The trend toward human-centered design is embodied in the shift from the information commons to the learning commons. The term "commons" means "land or resources belonging to or affecting the whole of a community," according to the Oxford American Dictionary, which seems particularly pertinent to the trend of human-centered approaches in learning space design. The notion of the commons is evolving, with an increasing emphasis on users and the range of services learners require; the learning commons illustrates human-centered design.
The learning commons is human-centered. The term learning signals a significant change: the focus is not just finding information but applying that information in productive ways to deepen and strengthen learning as well as to construct knowledge. Learning, not information, is increasingly the focus. The move away from transmission to constructivist learning and developments in technology has enabled this redefinition of the commons. If the constructivist model reflects how people learn, a more human-centered design of learning space is a positive change. (See Table 1.)
The increasing integration of computing technology into the mainstream of daily activity enables this transition. One size may be adequate for all, but it's not particularly good for any given learning activity. Learning spaces in the 21st century need to foster discovery, innovation, and scholarship, not simply contain them.

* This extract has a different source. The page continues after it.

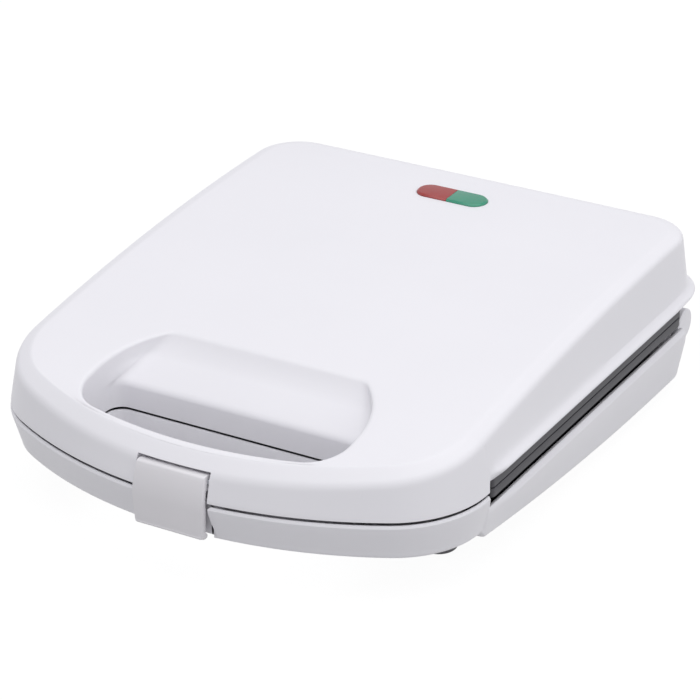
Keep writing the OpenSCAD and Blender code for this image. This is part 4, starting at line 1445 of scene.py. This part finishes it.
    def rings(self) -> list[np.ndarray]:
        """All rings of the shell, from the opening inside, up the wall and round the bottom.

        Returns:
            The rings in order.
        """
        drawn_in = self.low_ring(S.base_draft, S.base_round)
        *edge, high = self.edge_rings()
        rings = self.opening_rings() + self.inner_rings() + edge
        rings += [mix(high, drawn_in, t) for t in self.wall_rows]
        for angle in np.linspace(*self.round_angles):
            inward, up = 1 - math.cos(angle), 1 - math.sin(angle)
            rings.append(
                self.low_ring(S.base_draft + inward * S.base_round, up * S.base_round)
            )
        belly = np.linspace(0, 1, self.belly_steps + 1)[1:]
        return rings + [
            self.bottom_ring(part, S.base_draft + S.base_round, 0, S.edge_round)
            for part in (*belly, *self.step_parts)
        ]

    def opening_rings(self) -> list[np.ndarray]:
        """Rings round the opening's lower edge, up its wall and over its upper edge.

        Returns:
            The rings in order.
        """
        r = S.edge_round
        wall = [O.ring(O.opening(0), -out, -S.base_edge - drop) for out, drop in self.hole_rows]
        near, edge = (self.bottom_ring(3, 0, 0, grow) for grow in (2 * r, 0))
        return rolled(near, edge, wall[0], (r, r), steps=5) + wall

    def inner_rings(self) -> list[np.ndarray]:
        """Rings inside the shell, from the opening over the bottom to the wall.

        Returns:
            The rings in order.
        """
        w = S.wall
        rings = [self.bottom_ring(3, 0, w, w, w)]
        rings += [self.bottom_ring(part, self.floor_in, w, w, w) for part in self.inner_parts]
        return rings + [self.low_ring(S.base_draft + w, S.base_round + w, w)]

    def edge_rings(self) -> list[np.ndarray]:
        """Rings over the upper edge, the last at the head of the drawn-in wall.

        Returns:
            The rings in order.
        """
        swell = O.swell(O.base()[:, 1], S.ledge_swell)
        rings = []
        for (front, fall), (start, end, drop), (back, sink) in self.edge_rows:
            window = (mix(start, end, swell), self.ledge_top - drop)
            rings.append(
                self.wall_ring(
                    (front, -S.base_edge - fall), window, (back, -self.back_edge - sink)
                )
            )
        return rings

    def build(self) -> bpy.types.Object:
        """Builds the cover with the latch's bar, the hinge slots and the seats of the feet.

        Returns:
            The dressed cover.
        """
        shell = ring_shell("base_cover_shell", self.rings())
        half, bar, low = S.notch_half_w, S.bar_front, self.bar_bottom
        wide, top = half + self.bar_wide, -S.base_edge - self.bar_drop
        foot = (-wide, bar, low - self.bar_lap)
        added = [
            block("bar", foot, (wide, bar + S.wall, top)),
            block("shelf", foot, (wide, bar + self.shelf_d, low + S.wall)),
        ]
        cut = [
            block("notch_cut", (-half, -FAR, -FAR), (half, bar, FAR)),
            block("hook_cut", (-half, -FAR, -FAR), (half, bar + S.wall + self.hook_room, low)),
        ]
        for side in SIDES:
            added += self.bosses(side)
            cut += [*self.slots(side), self.flare(side), *self.screw_holes(side)]
        inlet = (-self.inlet[0], S.base_d - self.inlet_lap, self.inlet[1])
        cut.append(rod("inlet_cut", inlet, Axis.Y, FAR, self.gland_r, 40))
        piece = carve(shell, added, cut)
        return dress(shade(piece), WHITE_ABS, Body.BASE, "base_cover")

    def bosses(self, side: int) -> list[bpy.types.Object]:
        """A front foot's column and the bosses for the plate's and the bracket's screws.

        Args:
            side: 1 on the right and -1 on the left.

        Returns:
            The closed shapes.
        """
        under = S.wall / 2
        column = (self.foot_seat, float(O.bottom(self.foot_y)) + under)
        made = [boss((side * self.foot_x, self.foot_y), column, self.foot_radii)]
        for x, y in S.plate_screws:
            ends = (float(O.bottom(y)) + under, self.screw_seat + self.screw_boss_h)
            made.append(boss((side * x, y), ends, self.screw_boss))
        for y in S.bracket_screws_y:
            ends = tuple(S.wall - S.base_back_h + z for z in self.bracket_boss_z)
            made.append(boss((side * S.bracket_screw_x, y), ends, self.bracket_boss))
        return made

    def screw_holes(self, side: int) -> list[bpy.types.Object]:
        """Cutters from below for the plate's and the bracket's screws.

        Args:
            side: 1 on the right and -1 on the left.

        Returns:
            The cutters.
        """
        depth, across = FAR + self.screw_seat, side * S.bracket_screw_x
        height, hole_r = self.bracket_hole_h, self.bracket_hole_r
        heads = [
            rod("screw_cut", (side * x, y, -FAR), Axis.Z, depth, self.screw_head_r, 32)
            for x, y in S.plate_screws
        ]
        return heads + [
            rod("screw_cut", (across, y, -FAR), Axis.Z, height, hole_r, 24)
            for y in S.bracket_screws_y
        ]

    def flare(self, side: int) -> bpy.types.Object:
        """Cutter that rounds and widens the notch's edge beside the latch.

        Args:
            side: 1 on the right and -1 on the left.

        Returns:
            The cutter.
        """
        profile = [(side * (S.notch_half_w + x), z) for x, z in self.flare_rows]
        ends = [np.array([(x, y, z) for x, z in profile]) for y in (-FAR, S.bar_front)]
        return prism("flare_cut", *ends)

    def slots(self, side: int) -> list[bpy.types.Object]:
        """Cutters of one hinge: the arm's slot and the fixed knuckle's seat.

        Args:
            side: 1 on the right and -1 on the left.

        Returns:
            The cutters.
        """
        y, z, r = S.hinge_y, S.hinge_z, self.knuckle_r + self.knuckle_gap
        seat, far = S.bracket_x0 - self.slot_lap, FAR + S.bracket_x0
        spans = (
            ((S.arm_x0 - self.slot_gap, z - self.slot_depth), S.bracket_x0 + self.slot_lap),
            ((seat, z), far),
        )
        cutters = []
        for (inner, low), outer in spans:
            x0, x1 = sorted((side * inner, side * outer))
            cutters.append(block("slot_cut", (x0, y - r, low), (x1, y + FAR, z + FAR)))
        start = seat if side > 0 else -far
        return [*cutters, rod("knuckle_cut", (start, y, z), Axis.X, FAR, r, 64)]


# --- fasteners and tubes -------------------------------------------------------------------


def modifier_tree(
    name: str, lengths: Sequence[str]
) -> tuple[bpy.types.NodeTree, dict[str, bpy.types.NodeSocket]]:
    """Starts a geometry node tree with a named input for each of its sizes and its finish.

    Args:
        name: the tree's name.
        lengths: names of the sizes.

    Returns:
        The tree and the sockets of its inputs, by name.
    """
    tree = bpy.data.node_groups.new(name, "GeometryNodeTree")
    tree.interface.new_socket("Geometry", in_out="INPUT", socket_type="NodeSocketGeometry")
    for label in lengths:
        tree.interface.new_socket(label, in_out="INPUT", socket_type="NodeSocketFloat")
    tree.interface.new_socket("Finish", in_out="INPUT", socket_type="NodeSocketMaterial")
    tree.interface.new_socket("Geometry", in_out="OUTPUT", socket_type="NodeSocketGeometry")
    given = add_node(tree, "NodeGroupInput").outputs
    return tree, {label: given[label] for label in ("Geometry", *lengths, "Finish")}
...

Building spaces for learning has always involved collaboration among a variety of campus groups, including students and departmental faculty. As the emphasis on supporting learning activities rises, more ownership shifts to faculty and students. They are assisted, rather than led, by architects, builders, and facilities professionals. Learning environments should be developed by those who will use them.1 Faculty and students are the product experts, while the architect is the space development expert. Shifting the focus to users of the space links the process to the human-centered design outcome. It also emphasizes learning activities rather than resources as the driving factor: people and learning, not managing capital goods, must take precedence.